GIVEN INFORMATION —
* * * * *

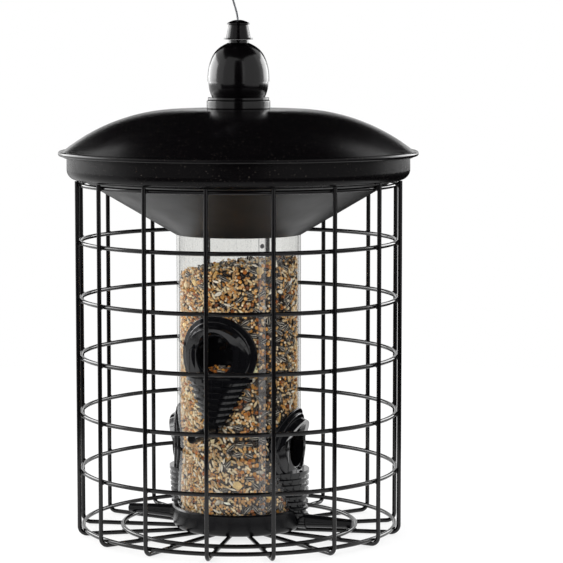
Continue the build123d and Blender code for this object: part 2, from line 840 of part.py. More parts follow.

* * * * *

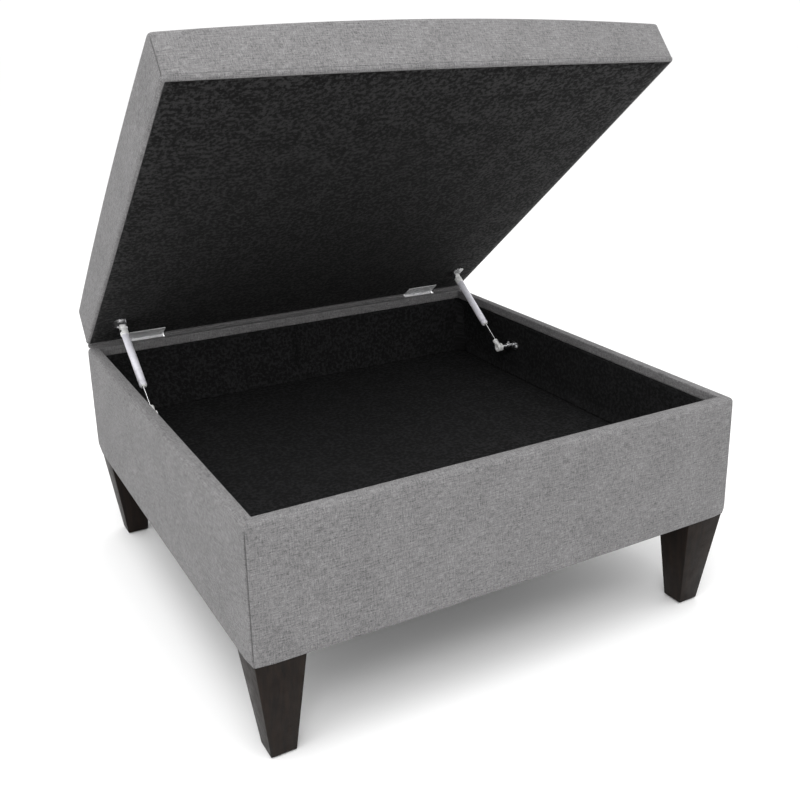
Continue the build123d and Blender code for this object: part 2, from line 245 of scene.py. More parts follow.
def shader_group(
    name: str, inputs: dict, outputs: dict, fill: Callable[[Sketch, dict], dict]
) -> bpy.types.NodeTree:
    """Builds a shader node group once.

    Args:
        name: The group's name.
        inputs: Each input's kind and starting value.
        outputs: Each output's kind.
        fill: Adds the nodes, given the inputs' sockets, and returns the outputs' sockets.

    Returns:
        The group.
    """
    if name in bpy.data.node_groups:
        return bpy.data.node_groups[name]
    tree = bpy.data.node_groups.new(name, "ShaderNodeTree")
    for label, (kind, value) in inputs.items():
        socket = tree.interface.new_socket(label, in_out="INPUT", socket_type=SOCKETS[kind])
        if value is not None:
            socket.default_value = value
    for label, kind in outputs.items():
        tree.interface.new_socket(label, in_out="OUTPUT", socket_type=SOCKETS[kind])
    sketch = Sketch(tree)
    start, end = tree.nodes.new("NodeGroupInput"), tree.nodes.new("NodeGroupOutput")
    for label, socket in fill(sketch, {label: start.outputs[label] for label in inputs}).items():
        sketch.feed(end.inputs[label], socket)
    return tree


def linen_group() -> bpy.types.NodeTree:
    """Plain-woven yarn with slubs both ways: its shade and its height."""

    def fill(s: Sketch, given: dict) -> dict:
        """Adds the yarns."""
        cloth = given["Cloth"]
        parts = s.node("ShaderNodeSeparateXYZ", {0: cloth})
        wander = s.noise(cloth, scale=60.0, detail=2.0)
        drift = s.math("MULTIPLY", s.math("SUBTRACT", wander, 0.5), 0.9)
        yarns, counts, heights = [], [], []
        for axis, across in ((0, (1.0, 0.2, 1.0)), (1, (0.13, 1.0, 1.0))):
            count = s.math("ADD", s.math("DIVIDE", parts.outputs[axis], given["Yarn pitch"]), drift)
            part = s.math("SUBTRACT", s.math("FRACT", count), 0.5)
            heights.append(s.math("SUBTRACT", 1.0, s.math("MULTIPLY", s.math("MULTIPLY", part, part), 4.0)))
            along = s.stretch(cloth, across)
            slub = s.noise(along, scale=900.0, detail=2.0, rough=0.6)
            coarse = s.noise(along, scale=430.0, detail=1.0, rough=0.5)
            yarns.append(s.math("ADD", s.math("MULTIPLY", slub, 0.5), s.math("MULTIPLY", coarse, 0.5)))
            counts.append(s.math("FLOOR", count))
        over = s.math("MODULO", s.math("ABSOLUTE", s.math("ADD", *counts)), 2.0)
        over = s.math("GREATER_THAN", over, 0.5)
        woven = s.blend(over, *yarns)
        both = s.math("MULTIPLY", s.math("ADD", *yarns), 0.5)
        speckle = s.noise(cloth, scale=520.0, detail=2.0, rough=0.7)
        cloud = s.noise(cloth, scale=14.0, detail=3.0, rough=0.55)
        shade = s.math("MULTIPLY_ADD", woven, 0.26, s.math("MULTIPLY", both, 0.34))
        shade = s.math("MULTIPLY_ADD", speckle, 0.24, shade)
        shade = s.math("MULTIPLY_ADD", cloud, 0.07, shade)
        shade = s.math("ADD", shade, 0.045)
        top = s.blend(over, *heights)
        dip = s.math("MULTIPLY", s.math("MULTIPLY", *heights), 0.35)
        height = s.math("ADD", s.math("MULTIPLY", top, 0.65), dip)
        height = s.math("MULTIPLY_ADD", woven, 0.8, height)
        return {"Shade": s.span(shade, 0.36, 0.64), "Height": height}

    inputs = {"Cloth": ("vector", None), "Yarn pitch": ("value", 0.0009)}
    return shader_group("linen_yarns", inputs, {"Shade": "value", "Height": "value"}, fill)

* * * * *

TO DO —
Look through the material above and print exactly the lines from the one containing "scene.py. More parts follow." to the one containing "fill: Adds the", both included, and nothing more.

THE SOLUTION —
Continue the build123d and Blender code for this object: part 2, from line 245 of scene.py. More parts follow.
def shader_group(
    name: str, inputs: dict, outputs: dict, fill: Callable[[Sketch, dict], dict]
) -> bpy.types.NodeTree:
    """Builds a shader node group once.

    Args:
        name: The group's name.
        inputs: Each input's kind and starting value.
        outputs: Each output's kind.
        fill: Adds the nodes, given the inputs' sockets, and returns the outputs' sockets.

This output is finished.